▶ _MATERIAL_:
========================================

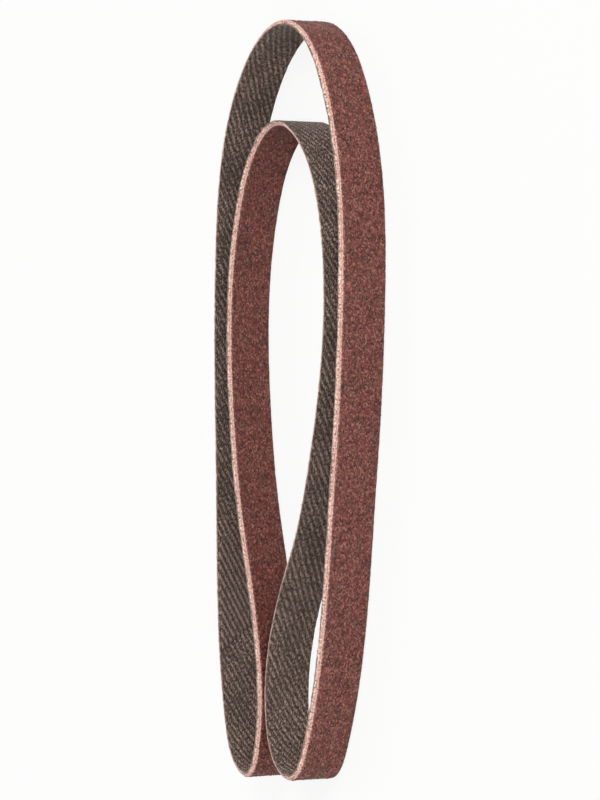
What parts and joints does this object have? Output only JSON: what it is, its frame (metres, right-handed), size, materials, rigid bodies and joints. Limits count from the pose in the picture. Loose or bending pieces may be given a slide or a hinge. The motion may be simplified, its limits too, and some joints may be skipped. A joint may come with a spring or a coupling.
{
  "type": "sanding belt",
  "caption": "Endless narrow abrasive belt of twill cloth with a mineral grain coat outside and a taped splice inside, folded into a horseshoe on its cut edge.",
  "frame": {"origin": "bottom centre of the folded belt's box; the belt lies on its lower cut edge at z = 0", "axes": "+Z across the belt's width, +Y along the horseshoe fold from its two feet to its crown, +X across the fold"},
  "size_m": [0.04, 0.1336, 0.0095],
  "materials": {
    "twill_cloth": "dyed and resin-stiffened cotton twill, matt, with raw pale fibres at the cut edges",
    "abrasive_grain": "medium mineral grain in red-brown resin, rough and slightly glittering",
    "splice_film": "thin satin film tape, faintly showing the cloth ribs"
  },
  "bodies": {
    "root": {"cloth_backing": "twill_cloth", "abrasive_coat": "abrasive_grain", "splice_tape": "splice_film"}
  },
  "joints": []
}
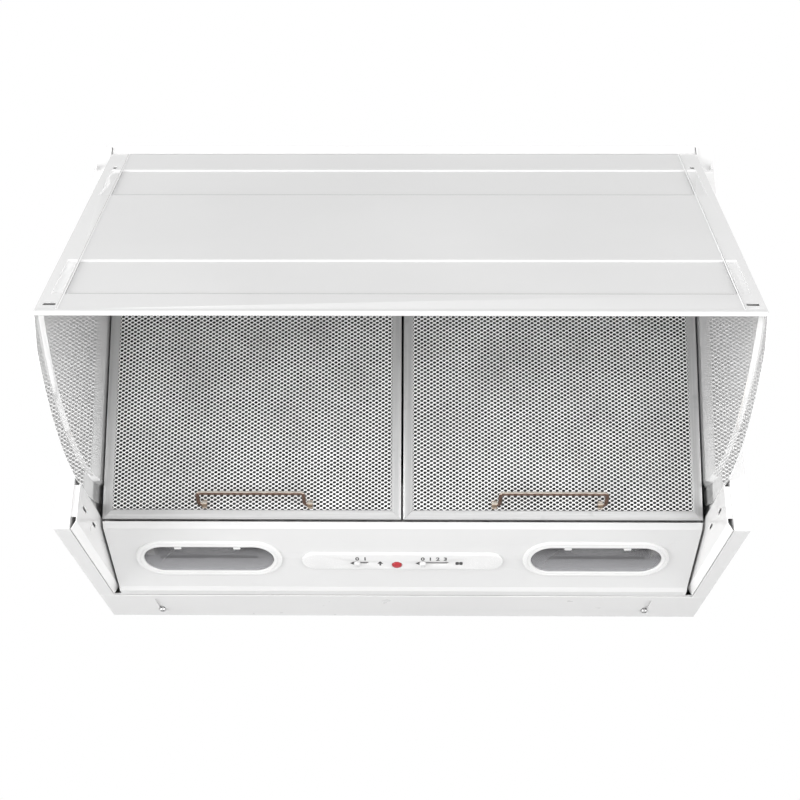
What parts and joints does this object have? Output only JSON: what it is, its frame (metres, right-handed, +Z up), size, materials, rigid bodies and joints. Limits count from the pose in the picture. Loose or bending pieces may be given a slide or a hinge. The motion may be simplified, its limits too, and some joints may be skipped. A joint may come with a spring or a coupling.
{
  "type": "range hood",
  "caption": "Integrated under-cabinet range hood with a tilting visor, wire-handled mesh grease filters, lamp panel, slide switches and a top duct outlet.",
  "frame": {"origin": "centre of the casing's back face", "axes": "+Z up, +Y towards the wall, +X to the right as seen from the front"},
  "size_m": [0.6, 0.4564, 0.4525],
  "materials": {
    "white_paint": "semi-gloss",
    "visor_paint": "satin",
    "galvanised": "satin",
    "steel_zinc": "bright",
    "filter_aluminium": "satin",
    "mesh_aluminium": "satin",
    "nickel_wire": "polished",
    "white_plastic": "gloss",
    "clear_plastic": "clear",
    "red_plastic": "gloss",
    "bulb_glass": "frosted",
    "holder_plastic": "matte",
    "grey_plastic": "matte",
    "black_plastic": "matte",
    "blower_plastic": "matte",
    "motor_steel": "satin",
    "copper_stack": "matte",
    "can_aluminium": "bright",
    "cable_grey": "matte"
  },
  "bodies": {
    "casing": {"casing_back": "white_paint", "casing_top": "white_paint", "casing_side_left": "white_paint", "casing_side_right": "white_paint", "casing_screws": "steel_zinc", "front_baffle": "white_paint", "inner_side_left": "white_paint", "inner_side_right": "white_paint", "floor_carrier": "white_paint", "service_tray": "galvanised", "trim_screws": "steel_zinc", "hinge_bracket_left": "white_paint", "hinge_bracket_right": "white_paint", "hinge_pins": "steel_zinc", "control_panel": "white_paint", "panel_screws": "steel_zinc", "lamp_bezels": "white_plastic", "lamp_boxes": "galvanised", "lamp_holders": "holder_plastic", "lamp_bulbs": "bulb_glass", "control_strip": "white_plastic", "switch_body": "black_plastic", "power_indicator": "red_plastic", "blower_housing_left": "blower_plastic", "blower_housing_right": "blower_plastic", "housing_screws": "steel_zinc", "inlet_rings": "grey_plastic", "motor_can": "motor_steel", "motor_stator": "copper_stack", "motor_bracket": "galvanised", "outlet_collar": "grey_plastic", "collar_screws": "steel_zinc", "damper_pin": "steel_zinc", "terminal_box": "grey_plastic", "terminal_lid": "grey_plastic", "cable_gland": "black_plastic", "capacitor": "can_aluminium", "wiring_loom": "cable_grey"},
    "visor": {"visor_panel": "visor_paint", "visor_liner": "white_paint", "visor_lip": "white_paint", "visor_side_left": "visor_paint", "visor_side_right": "visor_paint"},
    "filter_left": {"filter_frame_left": "filter_aluminium", "filter_mesh_left": "mesh_aluminium", "handle_pads_left": "nickel_wire"},
    "filter_right": {"filter_frame_right": "filter_aluminium", "filter_mesh_right": "mesh_aluminium", "handle_pads_right": "nickel_wire"},
    "handle_left": {"filter_handle_left": "nickel_wire"},
    "handle_right": {"filter_handle_right": "nickel_wire"},
    "lens_left": {"lamp_lens_left": "clear_plastic"},
    "lens_right": {"lamp_lens_right": "clear_plastic"},
    "light_slider": {"light_slider": "white_plastic"},
    "fan_slider": {"fan_slider": "white_plastic"},
    "rear_trim": {"rear_trim": "white_paint"},
    "impeller": {"impeller": "black_plastic", "motor_rotor": "steel_zinc"},
    "damper_front": {"damper_front": "grey_plastic"},
    "damper_back": {"damper_back": "grey_plastic"}
  },
  "joints": [
    {"name": "visor_hinge", "type": "hinge", "parent": "casing", "child": "visor", "pos_m": [0, -0.2665, 0.1818], "axis": [1, 0, 0], "range_deg": [0, 34.2]},
    {"name": "filter_left_tilt", "type": "hinge", "parent": "casing", "child": "filter_left", "pos_m": [-0.13975, -0.24968, 0.14214], "axis": [-1, 0, 0], "range_deg": [0, 9]},
    {"name": "filter_right_tilt", "type": "hinge", "parent": "casing", "child": "filter_right", "pos_m": [0.13975, -0.24968, 0.14214], "axis": [-1, 0, 0], "range_deg": [0, 9]},
    {"name": "handle_left_swing", "type": "hinge", "parent": "filter_left", "child": "handle_left", "pos_m": [-0.13975, -0.19068, -0.14494], "axis": [1, 0, 0], "range_deg": [-52, 40]},
    {"name": "handle_right_swing", "type": "hinge", "parent": "filter_right", "child": "handle_right", "pos_m": [0.13975, -0.19068, -0.14494], "axis": [1, 0, 0], "range_deg": [-52, 40]},
    {"name": "lens_left_drop", "type": "hinge", "parent": "casing", "child": "lens_left", "pos_m": [-0.1845, -0.15137, -0.17439], "axis": [-1, 0, 0], "range_deg": [0, 60]},
    {"name": "lens_right_drop", "type": "hinge", "parent": "casing", "child": "lens_right", "pos_m": [0.1845, -0.15137, -0.17439], "axis": [-1, 0, 0], "range_deg": [0, 60]},
    {"name": "light_slide", "type": "slide", "parent": "casing", "child": "light_slider", "axis": [1, 0, 0], "range_m": [0, 0.0075]},
    {"name": "fan_slide", "type": "slide", "parent": "casing", "child": "fan_slider", "axis": [1, 0, 0], "range_m": [0, 0.0215]},
    {"name": "trim_slide", "type": "slide", "parent": "casing", "child": "rear_trim", "axis": [0, 1, 0], "range_m": [0, 0.03]},
    {"name": "impeller_spin", "type": "hinge", "parent": "casing", "child": "impeller", "pos_m": [0, -0.11, 0.0275], "axis": [1, 0, 0], "continuous": true},
    {"name": "damper_front_lift", "type": "hinge", "parent": "casing", "child": "damper_front", "pos_m": [0, -0.075, 0.2], "axis": [-1, 0, 0], "range_deg": [0, 70]},
    {"name": "damper_back_lift", "type": "hinge", "parent": "casing", "child": "damper_back", "pos_m": [0, -0.075, 0.2], "axis": [1, 0, 0], "range_deg": [0, 70]}
  ]
}
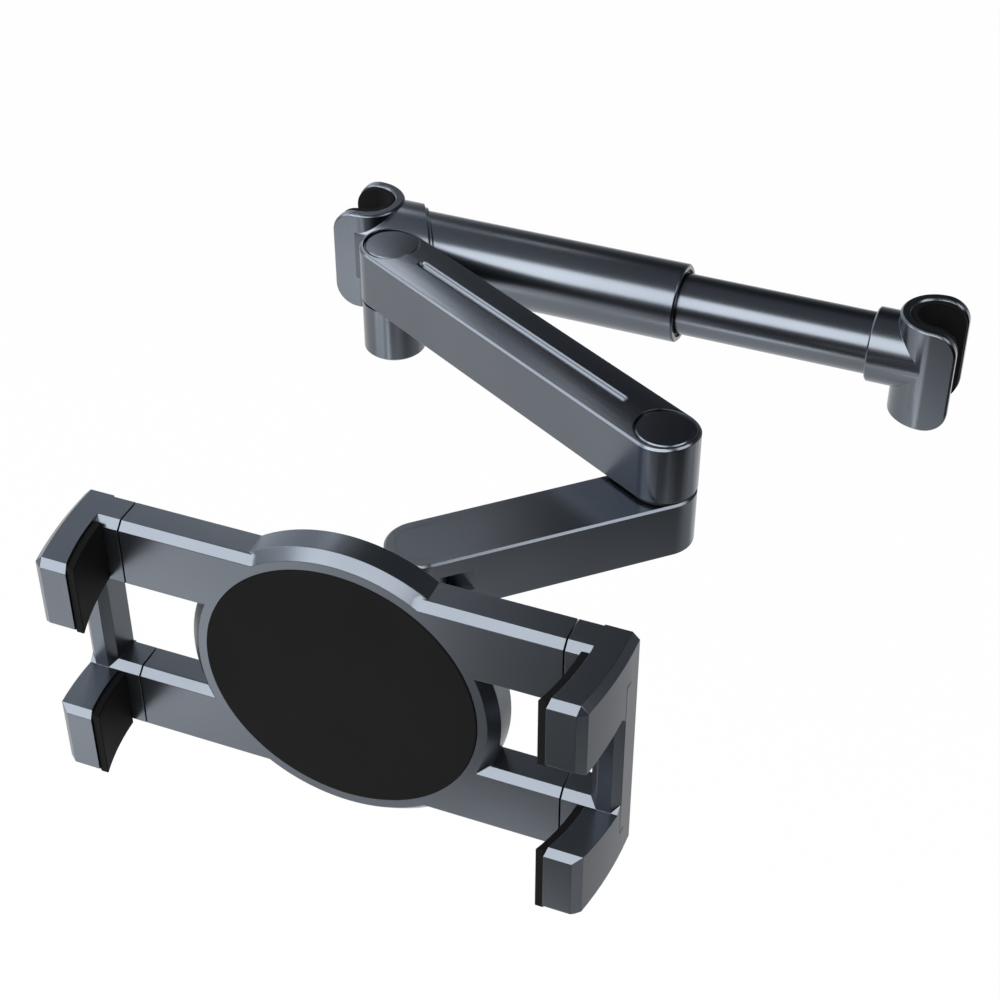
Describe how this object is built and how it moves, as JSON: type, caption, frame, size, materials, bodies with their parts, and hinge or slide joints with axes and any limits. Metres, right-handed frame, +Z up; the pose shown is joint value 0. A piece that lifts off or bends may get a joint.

========================================

▶ _PROBLEM_: Your task is to output the full set of records exactly as presented.

▶ _FINAL RESULT_:
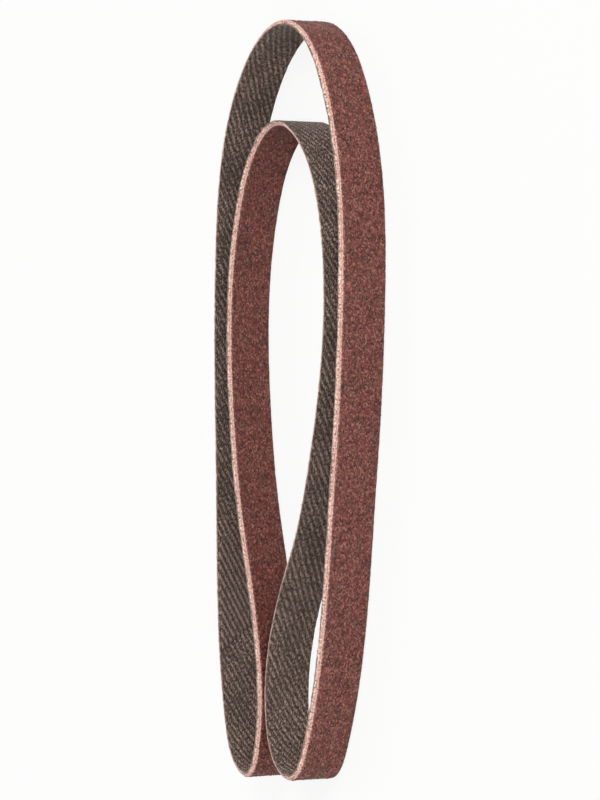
What parts and joints does this object have? Output only JSON: what it is, its frame (metres, right-handed), size, materials, rigid bodies and joints. Limits count from the pose in the picture. Loose or bending pieces may be given a slide or a hinge. The motion may be simplified, its limits too, and some joints may be skipped. A joint may come with a spring or a coupling.
{
  "type": "sanding belt",
  "caption": "Endless narrow abrasive belt of twill cloth with a mineral grain coat outside and a taped splice inside, folded into a horseshoe on its cut edge.",
  "frame": {"origin": "bottom centre of the folded belt's box; the belt lies on its lower cut edge at z = 0", "axes": "+Z across the belt's width, +Y along the horseshoe fold from its two feet to its crown, +X across the fold"},
  "size_m": [0.04, 0.1336, 0.0095],
  "materials": {
    "twill_cloth": "dyed and resin-stiffened cotton twill, matt, with raw pale fibres at the cut edges",
    "abrasive_grain": "medium mineral grain in red-brown resin, rough and slightly glittering",
    "splice_film": "thin satin film tape, faintly showing the cloth ribs"
  },
  "bodies": {
    "root": {"cloth_backing": "twill_cloth", "abrasive_coat": "abrasive_grain", "splice_tape": "splice_film"}
  },
  "joints": []
}
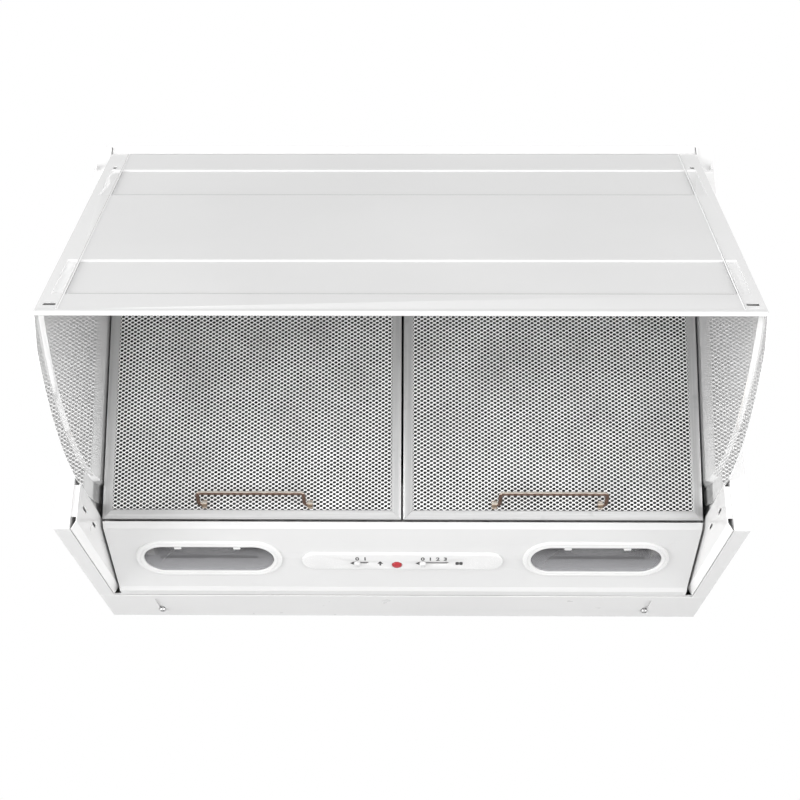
What parts and joints does this object have? Output only JSON: what it is, its frame (metres, right-handed, +Z up), size, materials, rigid bodies and joints. Limits count from the pose in the picture. Loose or bending pieces may be given a slide or a hinge. The motion may be simplified, its limits too, and some joints may be skipped. A joint may come with a spring or a coupling.
{
  "type": "range hood",
  "caption": "Integrated under-cabinet range hood with a tilting visor, wire-handled mesh grease filters, lamp panel, slide switches and a top duct outlet.",
  "frame": {"origin": "centre of the casing's back face", "axes": "+Z up, +Y towards the wall, +X to the right as seen from the front"},
  "size_m": [0.6, 0.4564, 0.4525],
  "materials": {
    "white_paint": "semi-gloss",
    "visor_paint": "satin",
    "galvanised": "satin",
    "steel_zinc": "bright",
    "filter_aluminium": "satin",
    "mesh_aluminium": "satin",
    "nickel_wire": "polished",
    "white_plastic": "gloss",
    "clear_plastic": "clear",
    "red_plastic": "gloss",
    "bulb_glass": "frosted",
    "holder_plastic": "matte",
    "grey_plastic": "matte",
    "black_plastic": "matte",
    "blower_plastic": "matte",
    "motor_steel": "satin",
    "copper_stack": "matte",
    "can_aluminium": "bright",
    "cable_grey": "matte"
  },
  "bodies": {
    "casing": {"casing_back": "white_paint", "casing_top": "white_paint", "casing_side_left": "white_paint", "casing_side_right": "white_paint", "casing_screws": "steel_zinc", "front_baffle": "white_paint", "inner_side_left": "white_paint", "inner_side_right": "white_paint", "floor_carrier": "white_paint", "service_tray": "galvanised", "trim_screws": "steel_zinc", "hinge_bracket_left": "white_paint", "hinge_bracket_right": "white_paint", "hinge_pins": "steel_zinc", "control_panel": "white_paint", "panel_screws": "steel_zinc", "lamp_bezels": "white_plastic", "lamp_boxes": "galvanised", "lamp_holders": "holder_plastic", "lamp_bulbs": "bulb_glass", "control_strip": "white_plastic", "switch_body": "black_plastic", "power_indicator": "red_plastic", "blower_housing_left": "blower_plastic", "blower_housing_right": "blower_plastic", "housing_screws": "steel_zinc", "inlet_rings": "grey_plastic", "motor_can": "motor_steel", "motor_stator": "copper_stack", "motor_bracket": "galvanised", "outlet_collar": "grey_plastic", "collar_screws": "steel_zinc", "damper_pin": "steel_zinc", "terminal_box": "grey_plastic", "terminal_lid": "grey_plastic", "cable_gland": "black_plastic", "capacitor": "can_aluminium", "wiring_loom": "cable_grey"},
    "visor": {"visor_panel": "visor_paint", "visor_liner": "white_paint", "visor_lip": "white_paint", "visor_side_left": "visor_paint", "visor_side_right": "visor_paint"},
    "filter_left": {"filter_frame_left": "filter_aluminium", "filter_mesh_left": "mesh_aluminium", "handle_pads_left": "nickel_wire"},
    "filter_right": {"filter_frame_right": "filter_aluminium", "filter_mesh_right": "mesh_aluminium", "handle_pads_right": "nickel_wire"},
    "handle_left": {"filter_handle_left": "nickel_wire"},
    "handle_right": {"filter_handle_right": "nickel_wire"},
    "lens_left": {"lamp_lens_left": "clear_plastic"},
    "lens_right": {"lamp_lens_right": "clear_plastic"},
    "light_slider": {"light_slider": "white_plastic"},
    "fan_slider": {"fan_slider": "white_plastic"},
    "rear_trim": {"rear_trim": "white_paint"},
    "impeller": {"impeller": "black_plastic", "motor_rotor": "steel_zinc"},
    "damper_front": {"damper_front": "grey_plastic"},
    "damper_back": {"damper_back": "grey_plastic"}
  },
  "joints": [
    {"name": "visor_hinge", "type": "hinge", "parent": "casing", "child": "visor", "pos_m": [0, -0.2665, 0.1818], "axis": [1, 0, 0], "range_deg": [0, 34.2]},
    {"name": "filter_left_tilt", "type": "hinge", "parent": "casing", "child": "filter_left", "pos_m": [-0.13975, -0.24968, 0.14214], "axis": [-1, 0, 0], "range_deg": [0, 9]},
    {"name": "filter_right_tilt", "type": "hinge", "parent": "casing", "child": "filter_right", "pos_m": [0.13975, -0.24968, 0.14214], "axis": [-1, 0, 0], "range_deg": [0, 9]},
    {"name": "handle_left_swing", "type": "hinge", "parent": "filter_left", "child": "handle_left", "pos_m": [-0.13975, -0.19068, -0.14494], "axis": [1, 0, 0], "range_deg": [-52, 40]},
    {"name": "handle_right_swing", "type": "hinge", "parent": "filter_right", "child": "handle_right", "pos_m": [0.13975, -0.19068, -0.14494], "axis": [1, 0, 0], "range_deg": [-52, 40]},
    {"name": "lens_left_drop", "type": "hinge", "parent": "casing", "child": "lens_left", "pos_m": [-0.1845, -0.15137, -0.17439], "axis": [-1, 0, 0], "range_deg": [0, 60]},
    {"name": "lens_right_drop", "type": "hinge", "parent": "casing", "child": "lens_right", "pos_m": [0.1845, -0.15137, -0.17439], "axis": [-1, 0, 0], "range_deg": [0, 60]},
    {"name": "light_slide", "type": "slide", "parent": "casing", "child": "light_slider", "axis": [1, 0, 0], "range_m": [0, 0.0075]},
    {"name": "fan_slide", "type": "slide", "parent": "casing", "child": "fan_slider", "axis": [1, 0, 0], "range_m": [0, 0.0215]},
    {"name": "trim_slide", "type": "slide", "parent": "casing", "child": "rear_trim", "axis": [0, 1, 0], "range_m": [0, 0.03]},
    {"name": "impeller_spin", "type": "hinge", "parent": "casing", "child": "impeller", "pos_m": [0, -0.11, 0.0275], "axis": [1, 0, 0], "continuous": true},
    {"name": "damper_front_lift", "type": "hinge", "parent": "casing", "child": "damper_front", "pos_m": [0, -0.075, 0.2], "axis": [-1, 0, 0], "range_deg": [0, 70]},
    {"name": "damper_back_lift", "type": "hinge", "parent": "casing", "child": "damper_back", "pos_m": [0, -0.075, 0.2], "axis": [1, 0, 0], "range_deg": [0, 70]}
  ]
}
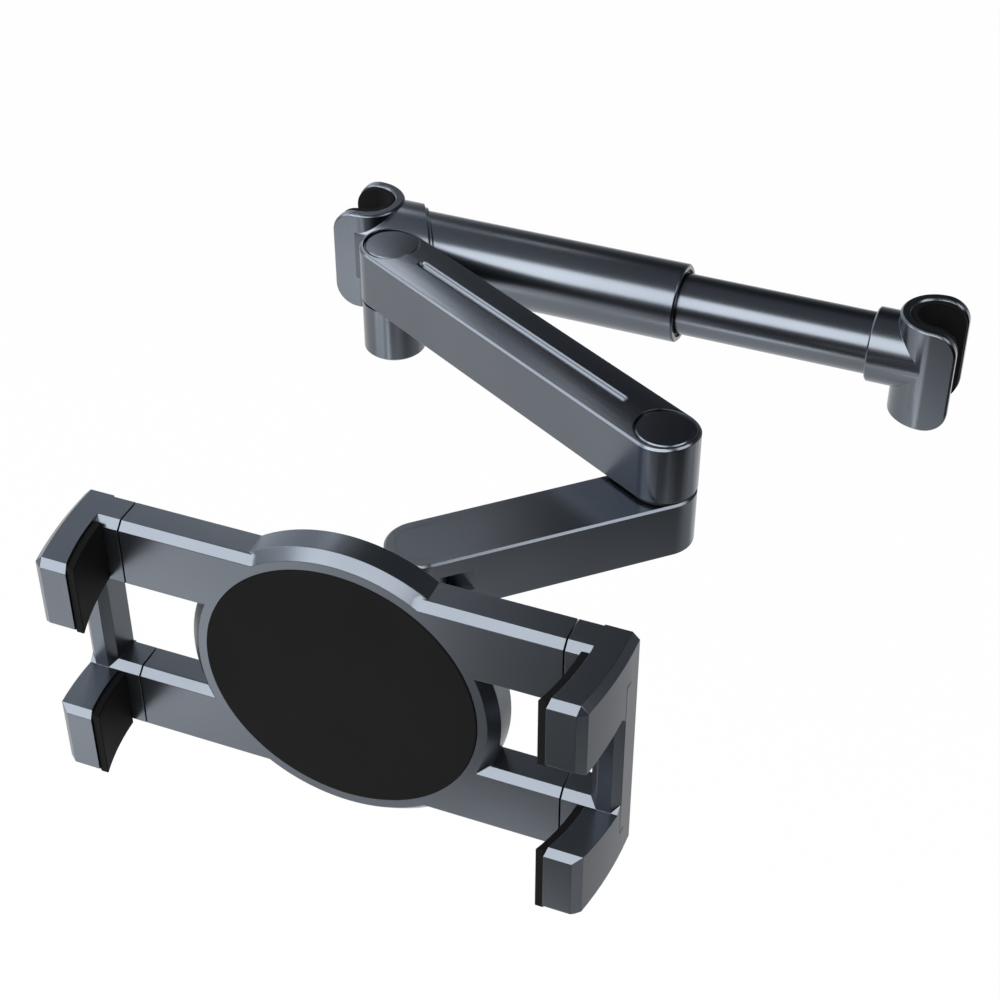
Describe how this object is built and how it moves, as JSON: type, caption, frame, size, materials, bodies with their parts, and hinge or slide joints with axes and any limits. Metres, right-handed frame, +Z up; the pose shown is joint value 0. A piece that lifts off or bends may get a joint.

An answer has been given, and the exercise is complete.